3 Truths Ignored by the Feinstein Gun Bill
By: David Heacock
The debate over gun control heated up this week as California Senator Dianne Feinstein introduced her so-called “Assault Weapons” Ban of 2013. The proposed bill would ban the sale, transfer, manufacturing, and importation of 157 specific models of firearms, as well as others that bear resemblance to “military-style assault weapons.” Apparently, it’s mostly the cosmetic features of the weapon that Feinstein’s concerned with – if a gun has a pistol or forward grip, it would violate the law. Guns with detachable or telescoping stocks would be deemed illegal, as well.
The bill would regulate more than just gun aesthetics, however, with a limit on magazine capacity of 10 bullets. The reasoning behind this is that a lower bullet capacity requires a shooter to reload more often, giving policemen an opportunity to neutralize them. There are a few things overlooked in this scenario.
First off, switching out a magazine takes merely seconds to accomplish. While it may slightly slow down a shooter, it would hardly prevent them from reaching their objectives. Mass-shootings are almost always planned-out events, and their conspirers typically carry several firearms and magazines. Having less capacity is something that could be easily planned for in advance.
Second, the regulations cannot control criminals, as they do not abide by the law. While it’s not easy, magazines can be modified to increase capacity. And recently, 3D printing technology has forgone the need for modifications at all. Thirty-round rifle magazines have been created out of plastics that are just as functional as their commercially manufactured counterparts. The production of these magazines is practically unstoppable, since the printers are readily available for home use, and the files are distributed over the Internet.

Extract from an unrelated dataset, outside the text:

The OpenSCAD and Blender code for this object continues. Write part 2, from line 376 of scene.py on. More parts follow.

Finally, it’s unrealistic to rely on the police to come to your defense. While they are skilled at neutralizing rogue shooters, they can only arrive to the scene so quickly. By the time police are present, the majority of the damage has usually been done. As the common refrain goes, “When you have only seconds, the police are minutes away.”
The whole gun control debate is one filled with strong opinions and emotions, but both sides of the aisle seem to run to the federal government to impose their ideas. Progressives have pushed bans and restrictions, while some conservatives have called for mandatory armed guards in schools. These proposals are highly impractical and constitutionally objectionable.

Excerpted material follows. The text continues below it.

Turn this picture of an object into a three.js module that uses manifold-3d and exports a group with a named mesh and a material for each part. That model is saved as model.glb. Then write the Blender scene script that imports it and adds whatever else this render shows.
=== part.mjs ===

At this point, there are hundreds of millions of guns in circulation in America. If criminals want guns, they will be able to get their hands on them. The simplest answer to this problem is giving citizens greater freedom to obtain whatever means of defense they see fit and allowing property owners to determine which firearms are allowed on their land. Many exclaim there’s no reason anyone needs a semi-automatic rifle, but it is not the role of the government to tell us how we may and may not defend ourselves. Even the U.S. police force refers to their own automatic guns as “personal defense weapons.”
If Sen. Feinstein’s bill is brought to the floor, it is unlikely to pass, but she is not alone in her opinions. This debate will be around for years to come, and hopefully many more will realize that freedom is the only way forward.